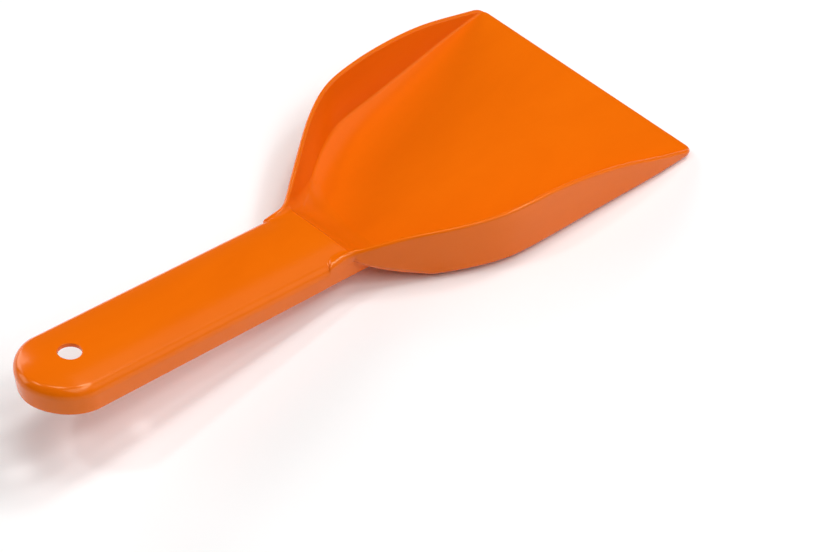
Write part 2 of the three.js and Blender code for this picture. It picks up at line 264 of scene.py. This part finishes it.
def nets(h):
    """Samples F on a grid, finely only near the surface, and joins one point per crossed cell."""
    q = 4
    nb = (int(math.ceil(58.5 / (q * h))), int(math.ceil((LENGTH + 3.0) / (q * h))), int(math.ceil(46.8 / (q * h))))
    y0, z0 = -1.4, -1.2
    half = (np.arange(nb[0] * q) + 0.0) * h
    ys = y0 + np.arange(nb[1] * q) * h
    zs = z0 + np.arange(nb[2] * q) * h
    mid = (q - 1) / 2 * h
    A, B, C = np.meshgrid(half[::q] + mid, ys[::q] + mid, zs[::q] + mid, indexing="ij")
    coarse = F_raw(A, B, C).astype(np.float32)
    D = np.repeat(np.repeat(np.repeat(coarse, q, 0), q, 1), q, 2)
    act = np.argwhere(np.abs(coarse) < q * h * 0.87 * 1.25 + 0.25)
    o = np.arange(q)
    for c0 in range(0, len(act), 6000):
        bl = act[c0:c0 + 6000]
        ix = (bl[:, 0, None] * q + o)[:, :, None, None]
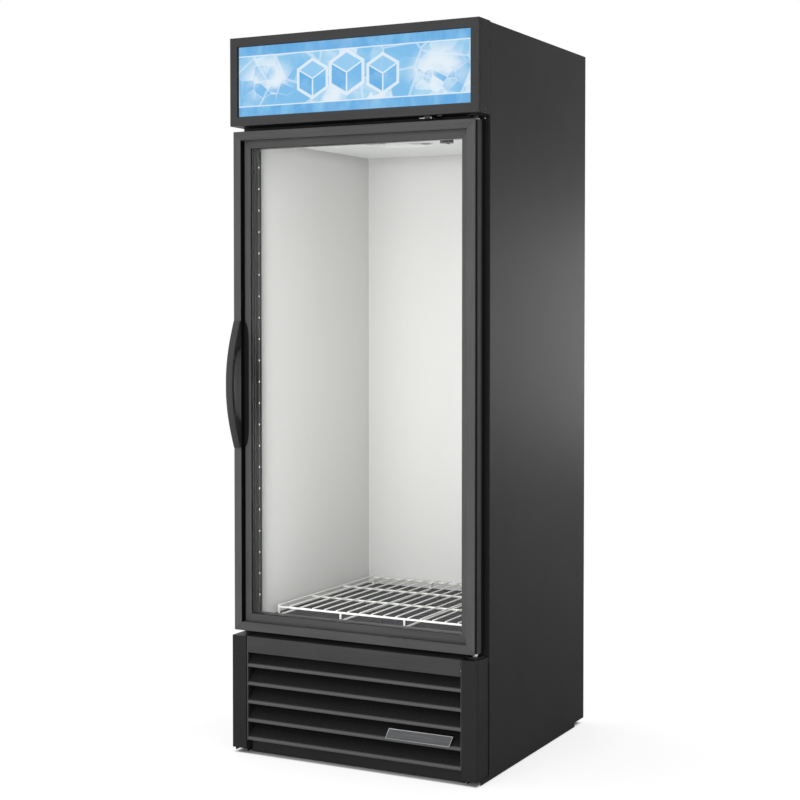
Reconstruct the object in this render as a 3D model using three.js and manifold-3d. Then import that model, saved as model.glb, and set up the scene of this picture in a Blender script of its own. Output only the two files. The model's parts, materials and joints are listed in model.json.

WRITTEN EXERCISE:
Generate an exact reproduction of all entries.

SOLUTION BELOW:
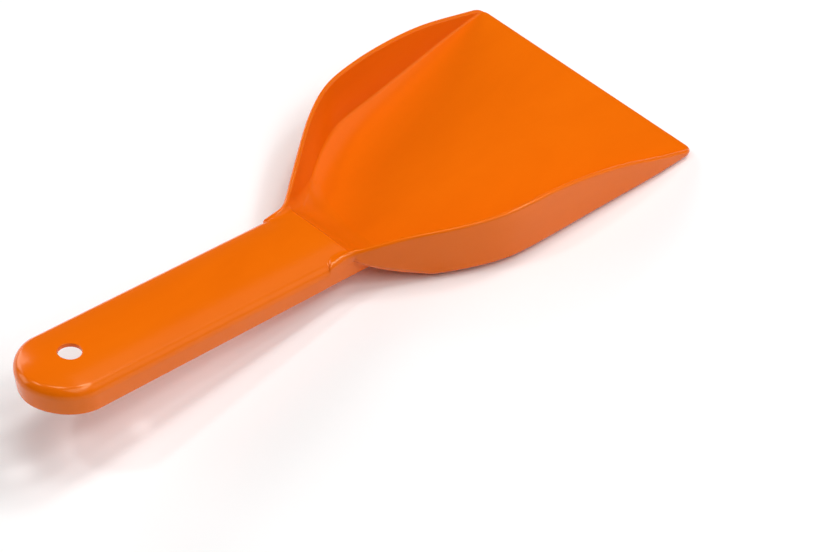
Write part 2 of the three.js and Blender code for this picture. It picks up at line 264 of scene.py. This part finishes it.
def nets(h):
    """Samples F on a grid, finely only near the surface, and joins one point per crossed cell."""
    q = 4
    nb = (int(math.ceil(58.5 / (q * h))), int(math.ceil((LENGTH + 3.0) / (q * h))), int(math.ceil(46.8 / (q * h))))
    y0, z0 = -1.4, -1.2
    half = (np.arange(nb[0] * q) + 0.0) * h
    ys = y0 + np.arange(nb[1] * q) * h
    zs = z0 + np.arange(nb[2] * q) * h
    mid = (q - 1) / 2 * h
    A, B, C = np.meshgrid(half[::q] + mid, ys[::q] + mid, zs[::q] + mid, indexing="ij")
    coarse = F_raw(A, B, C).astype(np.float32)
    D = np.repeat(np.repeat(np.repeat(coarse, q, 0), q, 1), q, 2)
    act = np.argwhere(np.abs(coarse) < q * h * 0.87 * 1.25 + 0.25)
    o = np.arange(q)
    for c0 in range(0, len(act), 6000):
        bl = act[c0:c0 + 6000]
        ix = (bl[:, 0, None] * q + o)[:, :, None, None]
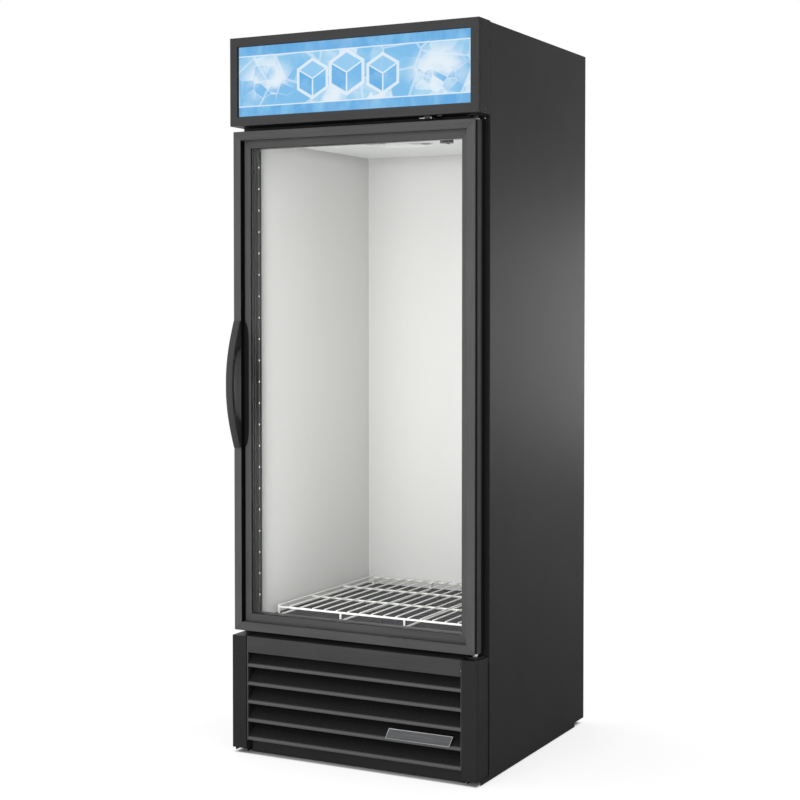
Reconstruct the object in this render as a 3D model using three.js and manifold-3d. Then import that model, saved as model.glb, and set up the scene of this picture in a Blender script of its own. Output only the two files. The model's parts, materials and joints are listed in model.json.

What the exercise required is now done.